─── Information shown

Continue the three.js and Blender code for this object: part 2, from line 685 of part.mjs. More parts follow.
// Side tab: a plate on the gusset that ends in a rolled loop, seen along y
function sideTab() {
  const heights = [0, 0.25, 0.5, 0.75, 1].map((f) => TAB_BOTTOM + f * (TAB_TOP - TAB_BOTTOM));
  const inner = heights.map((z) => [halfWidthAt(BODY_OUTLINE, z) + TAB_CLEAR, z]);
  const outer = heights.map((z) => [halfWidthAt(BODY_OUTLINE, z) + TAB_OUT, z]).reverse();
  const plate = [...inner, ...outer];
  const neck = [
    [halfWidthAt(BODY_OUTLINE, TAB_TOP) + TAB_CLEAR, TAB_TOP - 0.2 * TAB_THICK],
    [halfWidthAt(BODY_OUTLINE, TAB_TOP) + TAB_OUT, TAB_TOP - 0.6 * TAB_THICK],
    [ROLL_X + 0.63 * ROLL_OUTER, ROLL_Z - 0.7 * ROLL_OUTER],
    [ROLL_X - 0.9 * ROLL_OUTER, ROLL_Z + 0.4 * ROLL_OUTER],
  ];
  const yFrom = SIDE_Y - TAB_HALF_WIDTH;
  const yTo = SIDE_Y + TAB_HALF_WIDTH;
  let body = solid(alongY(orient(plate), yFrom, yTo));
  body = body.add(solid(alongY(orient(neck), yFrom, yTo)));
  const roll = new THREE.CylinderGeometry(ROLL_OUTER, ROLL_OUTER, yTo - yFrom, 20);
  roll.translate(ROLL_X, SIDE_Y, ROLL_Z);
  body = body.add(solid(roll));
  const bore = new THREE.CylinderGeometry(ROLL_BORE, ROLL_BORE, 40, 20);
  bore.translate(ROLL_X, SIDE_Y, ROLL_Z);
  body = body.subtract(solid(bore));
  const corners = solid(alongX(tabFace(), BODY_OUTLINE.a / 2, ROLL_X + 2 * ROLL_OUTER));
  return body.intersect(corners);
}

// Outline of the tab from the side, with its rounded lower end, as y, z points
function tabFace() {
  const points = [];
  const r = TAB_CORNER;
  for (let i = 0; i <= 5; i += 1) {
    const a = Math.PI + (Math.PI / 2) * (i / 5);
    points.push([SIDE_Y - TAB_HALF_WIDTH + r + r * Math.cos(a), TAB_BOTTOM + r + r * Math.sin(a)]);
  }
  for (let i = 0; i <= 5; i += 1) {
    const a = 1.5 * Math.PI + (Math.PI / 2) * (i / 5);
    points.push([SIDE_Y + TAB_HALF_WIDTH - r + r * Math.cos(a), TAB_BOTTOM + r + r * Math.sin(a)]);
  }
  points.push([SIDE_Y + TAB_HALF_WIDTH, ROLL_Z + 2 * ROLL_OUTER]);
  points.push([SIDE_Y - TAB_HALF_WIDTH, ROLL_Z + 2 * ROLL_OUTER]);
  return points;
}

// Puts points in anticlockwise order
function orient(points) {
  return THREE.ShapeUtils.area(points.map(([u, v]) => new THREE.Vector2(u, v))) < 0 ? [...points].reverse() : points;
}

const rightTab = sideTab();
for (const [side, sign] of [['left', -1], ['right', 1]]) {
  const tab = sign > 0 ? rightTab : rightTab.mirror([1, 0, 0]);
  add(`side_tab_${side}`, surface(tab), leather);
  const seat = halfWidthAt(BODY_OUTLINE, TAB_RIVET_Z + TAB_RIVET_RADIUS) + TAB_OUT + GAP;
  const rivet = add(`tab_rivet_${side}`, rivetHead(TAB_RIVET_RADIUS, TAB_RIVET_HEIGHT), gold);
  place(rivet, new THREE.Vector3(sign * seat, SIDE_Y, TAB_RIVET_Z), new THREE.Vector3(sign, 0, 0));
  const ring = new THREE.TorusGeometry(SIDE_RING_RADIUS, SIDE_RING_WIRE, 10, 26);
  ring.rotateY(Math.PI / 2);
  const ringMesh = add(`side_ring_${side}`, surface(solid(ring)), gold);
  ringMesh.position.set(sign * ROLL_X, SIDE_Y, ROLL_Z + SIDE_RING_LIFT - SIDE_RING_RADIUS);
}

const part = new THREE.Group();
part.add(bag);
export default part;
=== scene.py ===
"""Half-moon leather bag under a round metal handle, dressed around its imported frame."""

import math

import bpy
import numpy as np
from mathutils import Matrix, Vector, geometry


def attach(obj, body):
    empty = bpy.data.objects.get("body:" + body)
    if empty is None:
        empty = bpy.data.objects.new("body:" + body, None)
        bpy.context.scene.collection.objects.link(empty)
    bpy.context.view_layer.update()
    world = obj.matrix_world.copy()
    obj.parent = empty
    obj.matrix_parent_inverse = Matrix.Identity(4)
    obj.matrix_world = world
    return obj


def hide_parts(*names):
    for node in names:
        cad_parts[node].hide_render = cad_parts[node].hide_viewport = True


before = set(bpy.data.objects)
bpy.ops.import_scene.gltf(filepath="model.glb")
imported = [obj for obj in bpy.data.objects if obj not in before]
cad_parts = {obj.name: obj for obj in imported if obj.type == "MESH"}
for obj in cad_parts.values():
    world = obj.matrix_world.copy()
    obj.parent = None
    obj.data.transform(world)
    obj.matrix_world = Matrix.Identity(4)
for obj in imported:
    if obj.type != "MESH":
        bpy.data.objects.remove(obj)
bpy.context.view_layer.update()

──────

Lines that include the word "context" are to be extracted from the data above.

> Completed task:
        bpy.context.scene.collection.objects.link(empty)
    bpy.context.view_layer.update()
bpy.context.view_layer.update()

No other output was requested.